La construction d'un "sex symbol"

Sandow construit sa légende avec des tenues qui évoquent l’Antiquité. Ses postures peu communes valorisent sa morphologie et érotisent son corps. Il soigne son apparence et apporte une coquetterie peu commune chez les athlètes. Il est aussi l’un des premiers hommes à s’exhiber autant publiquement à une époque où les haltérophiles traditionnels se produisent en maillot de corps.

David Waller, auteur d'une biographie sur Sandow : "Ses spectacles ont commencé comme des vaudevilles. Avec le temps, c’est devenu davantage des spectacles où il posait. Durant la guerre des Boers, il a même participé à des sketchs patriotiques. C’était un performer innovant, il était obligé dans cet environnement ultra-compétitif."

Les cartes postales de lui qui circulent comportent souvent des allusions phalliques, avec une feuille qui met en relief son pénis plus qu’elle ne le cache.  

À 26 ans, il s’installe à New York et interprète Adonis dans des pièces de théâtre, mais il a peu de répliques et sert davantage comme objet de décoration. Malgré les rumeurs sur son homosexualité, Sandow se marie avec une femme avec qui il a deux filles
En 1901 Sandow organise la première compétition de “bodybuilders” à Londres. Un engouement international, qui donne à Sandow de nouvelles idées.

Guillaume Vallet : “On est dans un capitalisme qui se transforme, où la place des médias et la consommation de masse se développent. Il va être le premier à comprendre dans cette possibilité de consommation de masse du corps une capacité d’exploitation financière.”

Sandow lance des magazines “fitness”, ouvre des salles de sport, commercialise des compléments alimentaires, il donne même son nom aux lanières élastiques utilisées aujourd’hui par les sportifs.
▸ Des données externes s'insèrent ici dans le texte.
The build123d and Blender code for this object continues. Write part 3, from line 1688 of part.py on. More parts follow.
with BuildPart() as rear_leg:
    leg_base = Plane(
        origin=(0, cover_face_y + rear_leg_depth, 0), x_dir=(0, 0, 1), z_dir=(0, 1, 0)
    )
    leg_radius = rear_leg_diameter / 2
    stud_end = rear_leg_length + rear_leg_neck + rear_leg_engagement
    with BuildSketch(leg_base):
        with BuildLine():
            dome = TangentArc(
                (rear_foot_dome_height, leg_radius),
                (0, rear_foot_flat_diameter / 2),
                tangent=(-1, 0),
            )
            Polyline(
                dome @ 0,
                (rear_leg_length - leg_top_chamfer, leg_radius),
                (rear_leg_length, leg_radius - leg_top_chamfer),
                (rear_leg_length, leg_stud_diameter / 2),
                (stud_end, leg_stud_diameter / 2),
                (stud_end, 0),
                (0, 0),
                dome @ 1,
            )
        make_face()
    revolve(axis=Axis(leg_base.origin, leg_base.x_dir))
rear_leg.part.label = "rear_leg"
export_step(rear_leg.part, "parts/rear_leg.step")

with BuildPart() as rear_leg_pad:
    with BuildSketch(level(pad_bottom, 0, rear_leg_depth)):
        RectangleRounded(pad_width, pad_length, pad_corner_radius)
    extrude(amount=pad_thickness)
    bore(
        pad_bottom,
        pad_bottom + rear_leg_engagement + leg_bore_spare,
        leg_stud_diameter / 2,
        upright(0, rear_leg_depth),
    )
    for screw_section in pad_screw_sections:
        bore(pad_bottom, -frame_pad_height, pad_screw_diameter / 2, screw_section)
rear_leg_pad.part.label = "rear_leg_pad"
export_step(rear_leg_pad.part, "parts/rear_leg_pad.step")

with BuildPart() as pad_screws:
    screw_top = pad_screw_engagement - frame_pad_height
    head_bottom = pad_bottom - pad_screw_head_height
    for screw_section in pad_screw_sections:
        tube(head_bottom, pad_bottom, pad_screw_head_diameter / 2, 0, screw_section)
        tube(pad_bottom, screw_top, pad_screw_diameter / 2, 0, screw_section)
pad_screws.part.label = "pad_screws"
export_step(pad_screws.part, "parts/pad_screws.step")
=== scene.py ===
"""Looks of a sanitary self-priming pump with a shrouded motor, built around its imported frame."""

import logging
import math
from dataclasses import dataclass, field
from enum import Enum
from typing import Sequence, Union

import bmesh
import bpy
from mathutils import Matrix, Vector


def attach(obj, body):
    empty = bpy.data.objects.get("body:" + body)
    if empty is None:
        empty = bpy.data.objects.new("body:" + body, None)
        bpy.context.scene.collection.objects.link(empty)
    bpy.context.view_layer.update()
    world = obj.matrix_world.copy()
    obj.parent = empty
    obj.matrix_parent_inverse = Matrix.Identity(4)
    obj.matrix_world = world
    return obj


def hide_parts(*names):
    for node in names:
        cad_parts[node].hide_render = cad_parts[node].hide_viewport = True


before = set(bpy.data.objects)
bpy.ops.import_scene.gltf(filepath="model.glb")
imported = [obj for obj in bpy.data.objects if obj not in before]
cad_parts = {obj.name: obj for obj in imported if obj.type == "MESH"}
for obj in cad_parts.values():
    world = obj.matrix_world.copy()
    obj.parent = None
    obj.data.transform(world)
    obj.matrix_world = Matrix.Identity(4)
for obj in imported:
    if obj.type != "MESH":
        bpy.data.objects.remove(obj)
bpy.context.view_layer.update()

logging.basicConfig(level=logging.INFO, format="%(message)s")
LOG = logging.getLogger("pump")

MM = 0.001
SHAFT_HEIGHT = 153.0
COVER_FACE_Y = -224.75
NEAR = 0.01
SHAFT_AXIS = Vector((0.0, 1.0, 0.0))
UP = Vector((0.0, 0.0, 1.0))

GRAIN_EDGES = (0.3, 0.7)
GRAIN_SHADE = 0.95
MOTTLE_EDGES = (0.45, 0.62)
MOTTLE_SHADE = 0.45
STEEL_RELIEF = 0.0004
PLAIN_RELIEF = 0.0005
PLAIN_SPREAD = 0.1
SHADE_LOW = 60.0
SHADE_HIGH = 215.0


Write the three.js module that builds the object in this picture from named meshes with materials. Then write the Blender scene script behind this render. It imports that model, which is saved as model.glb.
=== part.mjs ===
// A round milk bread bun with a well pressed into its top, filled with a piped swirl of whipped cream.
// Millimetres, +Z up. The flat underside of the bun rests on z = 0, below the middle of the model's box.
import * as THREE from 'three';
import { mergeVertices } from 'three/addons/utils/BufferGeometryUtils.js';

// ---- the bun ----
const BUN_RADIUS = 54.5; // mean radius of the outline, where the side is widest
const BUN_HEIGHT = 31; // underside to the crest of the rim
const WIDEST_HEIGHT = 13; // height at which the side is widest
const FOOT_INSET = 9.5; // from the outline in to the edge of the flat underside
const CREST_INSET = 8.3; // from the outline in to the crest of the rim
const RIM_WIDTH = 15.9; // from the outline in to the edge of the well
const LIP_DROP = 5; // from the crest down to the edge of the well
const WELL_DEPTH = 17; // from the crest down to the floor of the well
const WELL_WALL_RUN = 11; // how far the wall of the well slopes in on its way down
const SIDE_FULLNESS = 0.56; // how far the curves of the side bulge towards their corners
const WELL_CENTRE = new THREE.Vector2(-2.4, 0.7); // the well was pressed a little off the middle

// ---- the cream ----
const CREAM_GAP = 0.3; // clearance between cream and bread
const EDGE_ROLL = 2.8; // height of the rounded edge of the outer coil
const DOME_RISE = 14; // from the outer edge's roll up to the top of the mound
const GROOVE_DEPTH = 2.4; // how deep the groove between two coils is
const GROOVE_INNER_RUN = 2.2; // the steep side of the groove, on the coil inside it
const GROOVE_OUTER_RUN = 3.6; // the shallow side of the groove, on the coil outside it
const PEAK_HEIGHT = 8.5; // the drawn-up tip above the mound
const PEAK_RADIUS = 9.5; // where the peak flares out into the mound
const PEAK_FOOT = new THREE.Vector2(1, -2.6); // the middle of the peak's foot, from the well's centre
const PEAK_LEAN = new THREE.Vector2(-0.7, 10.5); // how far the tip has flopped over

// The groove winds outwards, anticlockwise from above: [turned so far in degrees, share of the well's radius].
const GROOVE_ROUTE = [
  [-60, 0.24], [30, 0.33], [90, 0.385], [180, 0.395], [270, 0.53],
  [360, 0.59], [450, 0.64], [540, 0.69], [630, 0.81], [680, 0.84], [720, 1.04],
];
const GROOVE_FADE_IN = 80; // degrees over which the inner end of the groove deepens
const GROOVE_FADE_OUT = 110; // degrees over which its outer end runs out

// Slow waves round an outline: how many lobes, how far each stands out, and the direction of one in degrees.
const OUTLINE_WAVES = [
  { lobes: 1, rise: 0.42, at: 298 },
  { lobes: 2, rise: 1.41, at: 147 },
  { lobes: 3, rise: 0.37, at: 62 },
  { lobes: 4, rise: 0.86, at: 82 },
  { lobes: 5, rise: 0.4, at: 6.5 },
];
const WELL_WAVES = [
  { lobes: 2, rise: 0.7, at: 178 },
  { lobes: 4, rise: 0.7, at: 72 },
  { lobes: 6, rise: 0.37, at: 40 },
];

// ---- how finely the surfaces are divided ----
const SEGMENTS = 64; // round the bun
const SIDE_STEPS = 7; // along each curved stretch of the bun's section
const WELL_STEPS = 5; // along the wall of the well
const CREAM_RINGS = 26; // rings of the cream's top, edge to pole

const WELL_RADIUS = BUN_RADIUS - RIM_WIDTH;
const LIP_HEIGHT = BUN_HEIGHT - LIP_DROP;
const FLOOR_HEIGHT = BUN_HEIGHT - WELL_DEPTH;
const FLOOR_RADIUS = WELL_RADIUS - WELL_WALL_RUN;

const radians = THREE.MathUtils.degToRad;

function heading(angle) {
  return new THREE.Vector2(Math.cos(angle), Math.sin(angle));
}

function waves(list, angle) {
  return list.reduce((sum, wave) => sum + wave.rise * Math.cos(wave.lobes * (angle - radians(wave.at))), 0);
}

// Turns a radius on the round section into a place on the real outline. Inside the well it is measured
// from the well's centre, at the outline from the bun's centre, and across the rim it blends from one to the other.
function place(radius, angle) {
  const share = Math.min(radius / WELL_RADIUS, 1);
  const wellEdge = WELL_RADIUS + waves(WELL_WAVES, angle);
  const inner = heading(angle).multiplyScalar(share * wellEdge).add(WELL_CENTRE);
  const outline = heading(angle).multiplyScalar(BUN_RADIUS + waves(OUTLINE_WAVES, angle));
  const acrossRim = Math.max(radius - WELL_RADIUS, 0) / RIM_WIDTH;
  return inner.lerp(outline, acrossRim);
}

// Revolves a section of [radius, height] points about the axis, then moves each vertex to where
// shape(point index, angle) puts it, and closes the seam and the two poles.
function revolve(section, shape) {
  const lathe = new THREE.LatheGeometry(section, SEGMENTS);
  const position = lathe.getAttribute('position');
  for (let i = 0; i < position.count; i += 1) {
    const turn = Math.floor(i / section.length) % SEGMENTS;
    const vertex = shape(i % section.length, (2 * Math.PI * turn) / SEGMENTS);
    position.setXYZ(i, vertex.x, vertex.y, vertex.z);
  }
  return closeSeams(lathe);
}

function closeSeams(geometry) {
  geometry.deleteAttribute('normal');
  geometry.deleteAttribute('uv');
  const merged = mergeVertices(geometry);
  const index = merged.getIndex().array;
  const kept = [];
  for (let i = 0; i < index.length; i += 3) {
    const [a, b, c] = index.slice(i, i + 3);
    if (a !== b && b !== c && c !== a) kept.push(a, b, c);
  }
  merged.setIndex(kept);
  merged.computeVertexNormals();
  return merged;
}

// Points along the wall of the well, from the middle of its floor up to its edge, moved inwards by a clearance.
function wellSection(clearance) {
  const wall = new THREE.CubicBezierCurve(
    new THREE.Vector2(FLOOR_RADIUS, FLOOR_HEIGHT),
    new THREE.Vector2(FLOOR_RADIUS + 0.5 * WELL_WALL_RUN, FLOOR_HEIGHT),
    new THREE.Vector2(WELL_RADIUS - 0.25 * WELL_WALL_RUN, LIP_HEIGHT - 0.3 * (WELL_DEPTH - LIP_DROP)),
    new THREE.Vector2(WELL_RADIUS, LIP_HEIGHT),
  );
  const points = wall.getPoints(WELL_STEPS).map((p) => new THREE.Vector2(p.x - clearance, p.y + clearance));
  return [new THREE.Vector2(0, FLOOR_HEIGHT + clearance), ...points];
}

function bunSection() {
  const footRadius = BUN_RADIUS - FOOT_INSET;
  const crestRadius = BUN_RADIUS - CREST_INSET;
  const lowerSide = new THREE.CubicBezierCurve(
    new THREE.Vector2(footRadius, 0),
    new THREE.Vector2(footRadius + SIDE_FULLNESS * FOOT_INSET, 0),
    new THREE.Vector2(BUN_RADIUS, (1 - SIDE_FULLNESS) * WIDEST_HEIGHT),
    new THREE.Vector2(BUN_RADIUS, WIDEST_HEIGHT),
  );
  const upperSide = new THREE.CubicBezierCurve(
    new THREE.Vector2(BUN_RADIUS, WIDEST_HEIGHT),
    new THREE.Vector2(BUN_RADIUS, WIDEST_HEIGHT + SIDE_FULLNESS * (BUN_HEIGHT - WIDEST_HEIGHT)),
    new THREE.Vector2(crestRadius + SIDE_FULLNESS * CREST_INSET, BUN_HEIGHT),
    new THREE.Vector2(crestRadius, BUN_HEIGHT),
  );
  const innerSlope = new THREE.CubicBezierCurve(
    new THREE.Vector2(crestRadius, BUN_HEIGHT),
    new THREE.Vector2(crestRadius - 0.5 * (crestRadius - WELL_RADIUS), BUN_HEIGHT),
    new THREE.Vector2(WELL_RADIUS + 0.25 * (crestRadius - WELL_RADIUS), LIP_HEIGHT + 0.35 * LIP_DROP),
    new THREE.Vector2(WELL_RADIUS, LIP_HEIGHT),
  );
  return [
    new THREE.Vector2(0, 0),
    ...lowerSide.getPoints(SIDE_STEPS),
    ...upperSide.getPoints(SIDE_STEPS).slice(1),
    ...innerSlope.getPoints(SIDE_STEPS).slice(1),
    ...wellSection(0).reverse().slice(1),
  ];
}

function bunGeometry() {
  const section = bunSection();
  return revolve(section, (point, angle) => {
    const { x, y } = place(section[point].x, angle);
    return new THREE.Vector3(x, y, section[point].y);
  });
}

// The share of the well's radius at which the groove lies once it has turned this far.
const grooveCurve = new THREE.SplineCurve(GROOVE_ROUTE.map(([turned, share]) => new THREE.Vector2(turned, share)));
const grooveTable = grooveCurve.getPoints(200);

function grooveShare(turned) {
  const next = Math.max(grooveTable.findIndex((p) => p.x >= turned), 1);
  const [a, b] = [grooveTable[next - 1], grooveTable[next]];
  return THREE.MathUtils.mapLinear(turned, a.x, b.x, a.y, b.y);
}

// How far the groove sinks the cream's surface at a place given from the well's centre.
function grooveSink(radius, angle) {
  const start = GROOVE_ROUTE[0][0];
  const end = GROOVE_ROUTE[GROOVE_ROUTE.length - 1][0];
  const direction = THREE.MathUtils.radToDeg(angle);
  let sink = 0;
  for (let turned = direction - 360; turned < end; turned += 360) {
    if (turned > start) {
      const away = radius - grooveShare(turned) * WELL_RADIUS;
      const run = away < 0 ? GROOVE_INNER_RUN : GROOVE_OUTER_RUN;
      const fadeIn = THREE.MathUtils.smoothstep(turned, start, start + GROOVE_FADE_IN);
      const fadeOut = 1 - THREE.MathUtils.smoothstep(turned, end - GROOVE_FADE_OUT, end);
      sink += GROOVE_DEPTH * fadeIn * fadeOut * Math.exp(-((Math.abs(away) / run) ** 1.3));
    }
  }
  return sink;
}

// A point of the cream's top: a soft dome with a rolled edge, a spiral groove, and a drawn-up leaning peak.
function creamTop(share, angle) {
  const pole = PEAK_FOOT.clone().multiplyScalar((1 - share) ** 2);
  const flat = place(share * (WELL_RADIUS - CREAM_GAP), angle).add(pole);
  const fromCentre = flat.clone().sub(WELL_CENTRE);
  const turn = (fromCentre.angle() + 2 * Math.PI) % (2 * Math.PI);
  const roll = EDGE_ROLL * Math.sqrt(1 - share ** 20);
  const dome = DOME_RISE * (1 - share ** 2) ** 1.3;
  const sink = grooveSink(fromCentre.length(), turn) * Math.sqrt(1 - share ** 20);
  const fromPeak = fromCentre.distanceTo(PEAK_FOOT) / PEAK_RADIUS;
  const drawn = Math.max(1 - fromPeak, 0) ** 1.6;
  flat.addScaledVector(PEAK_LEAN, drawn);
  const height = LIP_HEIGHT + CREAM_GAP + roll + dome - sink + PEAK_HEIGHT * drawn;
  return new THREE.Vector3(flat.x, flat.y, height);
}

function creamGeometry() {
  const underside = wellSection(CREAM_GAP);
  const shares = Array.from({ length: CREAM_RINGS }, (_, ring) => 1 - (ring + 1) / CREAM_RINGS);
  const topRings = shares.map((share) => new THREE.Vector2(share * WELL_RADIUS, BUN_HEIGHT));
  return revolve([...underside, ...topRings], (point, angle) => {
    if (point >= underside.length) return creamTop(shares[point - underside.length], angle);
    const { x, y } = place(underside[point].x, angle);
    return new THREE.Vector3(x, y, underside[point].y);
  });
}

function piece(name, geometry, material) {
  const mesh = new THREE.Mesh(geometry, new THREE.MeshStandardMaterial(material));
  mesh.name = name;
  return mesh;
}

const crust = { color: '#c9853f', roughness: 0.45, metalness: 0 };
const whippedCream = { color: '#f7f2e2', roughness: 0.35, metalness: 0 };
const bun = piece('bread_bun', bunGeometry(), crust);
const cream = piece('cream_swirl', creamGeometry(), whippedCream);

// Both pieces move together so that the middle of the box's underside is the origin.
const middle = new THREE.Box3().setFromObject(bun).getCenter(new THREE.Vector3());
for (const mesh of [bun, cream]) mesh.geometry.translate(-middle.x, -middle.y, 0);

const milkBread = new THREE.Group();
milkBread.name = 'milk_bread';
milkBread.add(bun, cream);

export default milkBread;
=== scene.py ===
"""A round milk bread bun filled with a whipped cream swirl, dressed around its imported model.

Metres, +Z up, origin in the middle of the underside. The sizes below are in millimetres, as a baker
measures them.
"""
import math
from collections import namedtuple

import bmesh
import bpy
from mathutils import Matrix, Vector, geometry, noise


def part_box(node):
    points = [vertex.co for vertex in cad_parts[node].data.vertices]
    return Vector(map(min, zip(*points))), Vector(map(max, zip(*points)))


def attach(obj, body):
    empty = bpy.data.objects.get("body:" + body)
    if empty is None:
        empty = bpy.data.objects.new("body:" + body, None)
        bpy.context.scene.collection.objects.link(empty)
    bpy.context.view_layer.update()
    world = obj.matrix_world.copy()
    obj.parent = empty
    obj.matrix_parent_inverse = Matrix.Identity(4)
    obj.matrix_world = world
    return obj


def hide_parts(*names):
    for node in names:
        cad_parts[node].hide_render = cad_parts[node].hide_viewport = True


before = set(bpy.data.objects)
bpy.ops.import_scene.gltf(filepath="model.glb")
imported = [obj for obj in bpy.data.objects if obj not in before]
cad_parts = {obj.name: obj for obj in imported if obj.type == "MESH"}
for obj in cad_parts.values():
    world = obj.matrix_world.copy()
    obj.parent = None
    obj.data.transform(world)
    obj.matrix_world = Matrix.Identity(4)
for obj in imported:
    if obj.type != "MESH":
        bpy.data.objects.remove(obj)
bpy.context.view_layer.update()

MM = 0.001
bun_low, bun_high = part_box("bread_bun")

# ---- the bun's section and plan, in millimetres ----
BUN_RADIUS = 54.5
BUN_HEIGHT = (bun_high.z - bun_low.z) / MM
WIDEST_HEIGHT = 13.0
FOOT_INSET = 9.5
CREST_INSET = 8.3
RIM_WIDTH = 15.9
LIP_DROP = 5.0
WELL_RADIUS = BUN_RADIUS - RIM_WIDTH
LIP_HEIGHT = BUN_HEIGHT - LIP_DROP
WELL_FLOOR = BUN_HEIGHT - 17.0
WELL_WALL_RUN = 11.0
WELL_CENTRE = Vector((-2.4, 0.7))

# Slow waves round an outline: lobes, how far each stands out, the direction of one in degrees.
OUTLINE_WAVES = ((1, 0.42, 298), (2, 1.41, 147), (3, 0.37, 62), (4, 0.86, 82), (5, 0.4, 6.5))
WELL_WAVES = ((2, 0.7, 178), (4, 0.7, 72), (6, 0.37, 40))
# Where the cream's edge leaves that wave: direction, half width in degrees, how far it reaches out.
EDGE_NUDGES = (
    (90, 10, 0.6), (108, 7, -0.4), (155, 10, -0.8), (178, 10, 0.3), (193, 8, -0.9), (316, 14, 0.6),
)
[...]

Il “coache” aussi des personnalités, dont le roi George V.

Eugen Sandow meurt à 58 ans d’une hémorragie cérébrale, après un effort trop intense en essayant de sortir seul sa voiture d’un fossé.

Sandow a façonné une nouvelle esthétique du corps, mais il est rapidement oublié, avant d’être redécouvert par une nouvelle génération de "bodybuilders" dans les années 1980.